The decision to commission a second
series was a great compliment, as it would
firmly establish my Poirot in the public
consciousness, but it was also a great relief.
It meant we would be able to stay in our
house – at least for another year. Elmdene,
as it was called, was becoming the house
that Poirot built.
Just as importantly, however, the second
series meant that I was going to become
‘that little man’ again, which made me truly
happy. No matter what my fears might have
been as an actor, I certainly wasn’t ready to
say goodbye to Hercule Poirot. I’d come to
care about him far, far too much for that.
Chapter 6
‘I WANTED HIM TO
BECOME EVEN MORE
HUMAN’
It was another hot summer’s day, this
time in late June 1989, when I became
Hercule Poirot for the second time, and
climbed back into my padding and his
immaculate
clothes
to
resume
my
relationship with the little man who had
swept into my life, knocked me off my feet
and come to mean so much to me.
And, once again, I would be revealing his
foibles alongside my own, and sharing his
obsessions with mine. For I was sure that
this time the closeness between us would be
revealed even more than it had been just a
few months earlier, during the first series.
The first of the second series was to be
the two-hour special, Peril at End House,
shot partly on location, which opened with
Poirot on an aeroplane on his way to a
holiday in the west of England – and plainly
not enjoying it at all. In fact, Poirot is feeling
very uncomfortable indeed, because he does
not like flying and makes no secret of the
fact, while Hastings is sitting beside him
looking serene and untroubled.

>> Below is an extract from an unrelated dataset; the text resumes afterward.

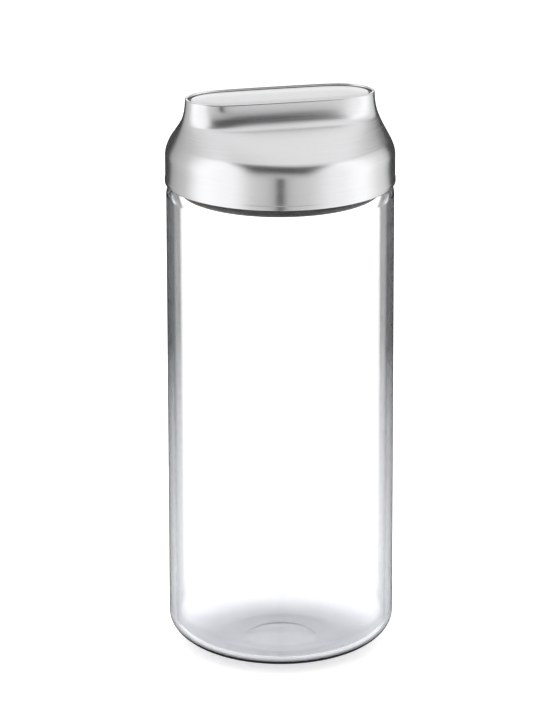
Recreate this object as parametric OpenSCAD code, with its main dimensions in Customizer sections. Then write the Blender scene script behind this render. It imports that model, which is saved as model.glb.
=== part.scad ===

In the
character notes I had written about Poirot
before the first series, I had at number six:
‘Hates to fly. Makes him feel sick,’ and so the
scene was a perfect cameo of one of his little
idiosyncrasies.
Dame Agatha wrote the full-length novel
on which the film was based in 1932, and
many of her admirers regard it as one of her
finest murder-mysteries, even though in her
own autobiography, published more than
forty years later, she confessed that it had
made so little impression on her that she
could not even remember having written it.
That led some commentators to mistakenly
undervalue what is, to me, one of her most
ingenious stories.
Poirot and Hastings are taking a holiday at
‘the Queen of Watering Places’ on the south-
west coast of England, the fictional St Loo in
Cornwall, where they are staying at the
Majestic Hotel, which reminds Hastings of
the French Riviera. A good proportion of the
film was actually shot on location in
Salcombe in Devon, rather than the studio,
but the interesting thing for me was that
Dame Agatha almost certainly used her own
experience of the Imperial Hotel in Torquay,
her birthplace, as part of its inspiration.